Other US restaurants ranked in the top 100 are: The Restaurant at Meadowood (67); The Chef’s Table at Brooklyn Fare (81); Manresa (83); and Benu (89).

The highest-ranking UK restaurant this year is Brett Graham’s The Ledbury, which has climbed six places to number 14. Meanwhile Dinner By Heston Blumenthal, which ranked in seventh place last year, has dropped to number 45 this.

The Clove Club in Shoreditch has won the Highest New Entry Award after climbing 29 places to enter the top 50 for the first time at number 26. Other UK restaurants featured in the top 100 include: Hedone (60); Lyle’s (65); and St John (91).

The World’s 50 Best Restaurants Top 10:

  1. Osteria Francescana Modena, Italy
  2. El Celler de Can Roca Girona, Spain
  3. Eleven Madison Park New York, USA
  4. Central, Lima, Peru
  5. Noma Copenhagen, Denmark
  6. Mirazur, Menton, France
  7. Mugaritz San Sebastián, Spain
  8. Narisawa, Tokyo, Japan
  9. Steireck, Vieanna, Austria
  10. Asador Etxebarri in Axpe, Spain

See the full list of the World’s 50 Best Restaurants here.

Massimo Bottura opens Ristorante Italia in Istanbul

Picture by Oliviero Toscani

Picture by Oliviero Toscani

Three-Michelin-starred chef Massimo Bottura of Osteria Francescana in Modena today opens his first restaurant outside of Italy: Ristorante Italia in the Turkish metropolis of Istanbul.

The new restaurant, located in the residential Besiktas neighbourhood on the top floor of Eataly, brings together traditional Italian flavours and contemporary cooking techniques.  Bottura has reworked 100 classic Italian recipes from across the country, recreating iconic Italian dishes such as Mozzarella in Carrozza, Spaghetti Cetarese, Bollito Misto and Tiramisu.

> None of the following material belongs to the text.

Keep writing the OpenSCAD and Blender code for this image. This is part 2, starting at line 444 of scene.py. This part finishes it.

Ristorante Italia will not use top imported Italian products but also source many of its ingredients from Turkey and take advantage of Eataly’s in-house dairy production.

Interiors of the restaurant feature lighting by Davide Groppi, leather upholstered chairs by Poltrona Frau and lounge furniture from Bottega Veneta’s exclusive home collection. To complete the Italian experience, an outdoor cocktail and gelato bar is found on the landscaped dining terrace with furniture and carpeting by designer Paola Lenti. Overlooking the Zorlu center gardens, the terrace looks back to the walk-in cellar and dining room, its walls adorned with a selection of contemporary art curated by Massimo Bottura.

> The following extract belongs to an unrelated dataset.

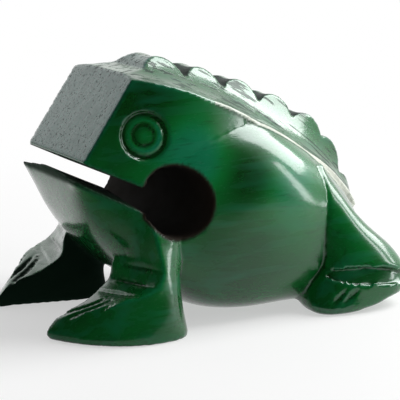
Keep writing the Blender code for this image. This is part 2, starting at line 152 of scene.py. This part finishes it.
# Inner sides of the front legs: how squarely they face the middle, and where they end
LEG_SQUARENESS = (0.20, 0.50)
LEG_TOP = (0.026, 0.034)
LEG_END_X = -0.005

# Places where the stain is lighter or darker: x, |y| and z, reach, and amount
STAIN_MIDDLE = 0.5
STAIN_SPOTS = (
    (-0.016, 0.029, 0.056, 0.013, 0.60),
    (0.019, 0.036, 0.043, 0.014, 0.45),
    (0.000, 0.035, 0.049, 0.010, -0.55),
    (-0.034, 0.022, 0.072, 0.014, -0.35),
    (0.005, 0.038, 0.015, 0.022, -0.20),
)

# Eye: its middle in the XZ plane, how far from the frog's middle it begins, and its rings of
# lighter and darker stain as radius, reach and amount
EYE_MIDDLE = (-0.0310, 0.0620)
EYE_HALF_WIDTH = 0.016
EYE_RINGS = (
    (0.0, 0.0018, 0.30),
    (0.0033, 0.0005, -0.50),
    (0.0049, 0.0010, 0.40),
    (0.0067, 0.0006, -0.55),
)

# Colours of the stain and of the wood
DEEP_GREEN = (0.0006, 0.036, 0.0025, 1.0)
BRIGHT_GREEN = (0.0015, 0.150, 0.024, 1.0)
TEAL_GREEN = (0.004, 0.165, 0.085, 1.0)
SNOUT_TEAL = (0.008, 0.095, 0.070, 1.0)
END_GRAIN = (0.012, 0.022, 0.016, 1.0)
SLOT_GREEN = (0.004, 0.026, 0.007, 1.0)
PORE_GREEN = (0.0006, 0.010, 0.004, 1.0)
PALE_WOOD = (0.60, 0.62, 0.54, 1.0)
BARE_WOOD = (0.014, 0.005, 0.0015, 1.0)

# Marks of the wood: their stretch along each axis, how many fit in a metre, and their detail
CLOUDS = ((1.6, 1.0, 1.0), 40.0, 2.0)
GRAIN = ((10.0, 1.0, 1.0), 900.0, 3.0)
WIDE_GRAIN = ((12.0, 1.0, 1.0), 230.0, 2.0)
PORES = ((3.0, 1.0, 1.0), 1500.0, 1.0)
SCRATCHES = ((14.0, 1.0, 1.0), 620.0, 2.0)
SCRATCH_TURN = math.radians(38)
NOISE_ROUGHNESS = 0.55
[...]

Ristorante Italia di Massimo Bottura
EATALY Istanbul
Zorlu Center
Levazým Mahellesi Koru Sokak no.2
Besiktas
34340 Istanbul
Turkey
reservation@ristoranteitalia.com.tr
Tel: +90 212 336 66 66

Beneath the Whites – Massimo Bottura

Massimo Bottura is the chef-patron of the three-Michelin-starred Osteria Francescana in Modena, Italy, which is currently ranked number three in the S. Pellegrino list of the  World’s 50 Best Restaurants. Undoubtedly one of the foremost ambassadors of modern Italian cuisine, his avant-garde cooking style is influenced as much by the traditions of his native region of Emilia-Romagna as it is by music, art and literature. Here Massimo shares a few thoughts on what inspires his culinary philosophies. 

What’s your earliest food memory?
Hiding, under my grandmother’s table, from my three older brothers’ torments and threats. I found peace at my grandmother’s feet as she rolled out the dough for tortellini, among the smells of broth and roast meats, and silenced by the constant chatting of my grandmother, mother and aunt who prepared meals for the 10 of us every lunch and dinner.

What’s your idea of comfort food?
My grandmother’s tortellini! They are small packages of Emilian flavor perfectly balanced and complete. Traditionally they are served in capon broth but at Osteria Francescana we serve them in a Parmigiano Reggiano sauce made without heavy cream but with water and emulsified Parmigiano Reggiano. We boil the tortellini in capon broth so that they can acquire the flavour of the broth, then dress them with the Parmigiano cream. Delicious! However, we haven’t modified the tortellini just the sauce – I wouldn’t dare change my grandmother’s tortellini filling!

What do you never cook without?
My team. I admire their dedication and loyalty. We are very focused on what we are doing: to achieve pure flavors and long lasting ideas.

Who’s had the biggest influence on your cooking?
Many things have influenced my cooking but of these the most influential are probably my travels, which stain my thoughts and therefore my food; my reflections on my own territory, family and traditions, which influence my choices; and finally contemporary art, which has had a big influence of the way I approach Italian cuisine.

When are you happiest?
Listening to music. I love to listen to vinyl records on my turntable after work. Sometimes jazz, sometimes electronica, and sometimes old classic rock that takes me back in time. The experience of listening to music, especially when you turn out the lights gives me space to think.

If you could travel in time, where would you go?
My speciality as a chef is to revisit traditional recipes and ideas and make them contemporary. If I could travel in time therefore, I would probably like to go back to explore our Italian history. History has placed many layers upon the surface of this country and many cross-cultural influences have left their mark on its cuisine. The better you understand your past the more you can use it to influence your future, or in my case my cooking!